On 14 April 2021, a global campaign was launched among the Armenian diaspora to demand the release of Armenian POWs and other detainees held in Azerbaijan. Protests were held in 14 cities around the world, including Toronto, Paris, Rome, Houston, Sacramento, Montréal, New York, Los Angeles, Warsaw, Berlin, Hamburg and Moscow.

=== Azerbaijan ===
In Azerbaijan, the detainees are not considered POWs, they are instead accused of various crimes allegedly committed after the ceasefire agreement was signed.

=== International ===
==== Countries ====
- Russia: On 31 August 2021, Russian Foreign Minister Sergey Lavrov called on Azerbaijan to release all Armenian prisoners of war without any additional conditions.
- United States: On 22 September 2021, the U.S. House of Representatives passed an amendment that demanded Azerbaijan's immediate release of about 200 Armenian POWs, hostages and detained persons, drawing attention to Azerbaijan "misrepresenting their status in an attempt to justify their continued captivity".
- Canada: On 7 May 2021, Global Affairs Canada, the department of the Government of Canada, welcomed release of Armenian detainees and "continues to call for the release of all detainees”.
- Luxembourg: On 28 May 2021, The Ministry of Foreign Affairs called on Azerbaijan to immediately release all Armenian prisoners of war.
- Spain: On 11 May 2021, Spanish Members of Parliament and Senators demanded the release Armenian POWs held in Azerbaijan.
- Netherlands: On 27 February 2021, the Dutch Parliament adopted two motions, that also addresses the issue of Armenian POWs still being held in Azerbaijan and called for the release and repatriation of the POWs.
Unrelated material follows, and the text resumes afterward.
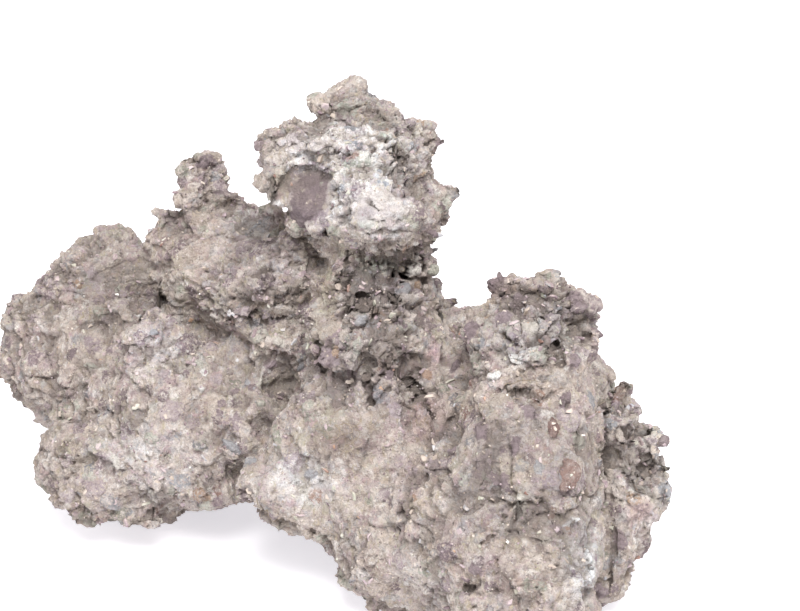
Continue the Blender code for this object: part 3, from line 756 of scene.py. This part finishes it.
class Sighting:
    """The place on the rock at a pixel, or next to it where the pixel is off the rock's edge.

    It has directions across and up the picture, back to the camera, and the size of a pixel there.
    """

    def __init__(self, camera, tree, u, v, turn):
        frame_of_view = camera.matrix_world.to_3x3()
        middle = Vector((PICTURE[0] / 2, PICTURE[1] / 2))
        pixel = Vector((u, v))
        self.place = None
        while self.place is None:
            offset = pixel - middle
            ray = (frame_of_view @ Vector((offset.x / FOCAL_PIXELS, -offset.y / FOCAL_PIXELS, -1))).normalized()
            self.place, self.normal, _, distance = tree.ray_cast(camera.location, ray)
            pixel -= offset.normalized()
        spin = Matrix.Rotation(math.radians(turn), 3, "Z")
        self.across = frame_of_view @ spin @ Vector((1, 0, 0))
        self.up = frame_of_view @ spin @ Vector((0, 1, 0))
        self.back = -ray
        self.pixel = distance / FOCAL_PIXELS

    def closeness(self, point, wide, tall):
        """1 at the place, 0 at the edge of an egg shape that looks so many pixels wide and tall."""
        offset = (point - self.place) / self.pixel
        span = (2 * offset.dot(self.across) / wide, 2 * offset.dot(self.up) / tall)
        depth = 2 * offset.dot(self.back) / (DEPTH_SHARE * max(wide, tall))
        return 1 - math.sqrt(span[0] ** 2 + span[1] ** 2 + depth ** 2)


def around(camera, tree, finder, spot):
    """The vertices in reach of a spot: pairs of a vertex number and its closeness, and the sighting."""
    u, v, wide, tall, turn = spot[:5]
    seen = Sighting(camera, tree, u, v, turn)
    reach = max(wide, tall) / 2 * max(1, DEPTH_SHARE) * seen.pixel
    near = [(number, seen.closeness(point, wide, tall)) for point, number, _ in finder.find_range(seen.place, reach)]
    return [(number, close) for number, close in near if close > 0], seen


def calm_spots(camera, tree):
    """The calm places and the rough ones, as sightings with their size and share."""
    return [
        [(Sighting(camera, tree, u, v, turn), wide, tall, share) for u, v, wide, tall, turn, share in spots.values()]
        for spots in (CALM, ROUGH)
    ]


def calmness(point, calm):
    """How calm the surface is at a point, up to 1. Below 0 it is rougher than usual."""
    wave = CALM_SHARE * smooth_step(0.5 + noise.noise(point / MM / CALM_WAVE))
    still, rough = [
        max(share * smooth_step(seen.closeness(point, wide, tall) / EDGE_SHARE) for seen, wide, tall, share in spots)
        for spots in calm
    ]
    return max(wave, still) - rough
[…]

==== OSCE Minsk Group ====
- On 13 April 2021, the OSCE Minsk Group, responsible for mediating the peace process in the Nagorno-Karabakh conflict since 1992, stated that "additional efforts are required to resolve remaining areas of concern and to create an atmosphere of mutual trust conducive to long-lasting peace", including the return of all POWs and other detainees in accordance with the provisions of international humanitarian law.

==== European parliament ====
On 20 May 2021, the European Parliament adopted a resolution urging Azerbaijan to immediately and unconditionally release all the Armenian prisoners, both military and civilian, detained during or after the conflict.

==== OHCHR ====
On 1 February 2021, UN human rights experts called on both sides for the prompt release of POWs and other captives. They were also concerned by allegations that POWs and other protected persons have been subjected to extrajudicial killing, enforced disappearance, torture and other ill-treatment.

==== Organization of American States (OAS) ====
Secretary General of the Organization of American States Luis Almagro has called for the release of all Armenian prisoners of war.

==== Freedom House ====
On 11 May 2021, the human rights organization Freedom House stated it was "deeply concerned by the reports of dehumanizing treatment and abuse, including torture, of Armenians captured and detained by Azerbaijan after the recent armed conflict".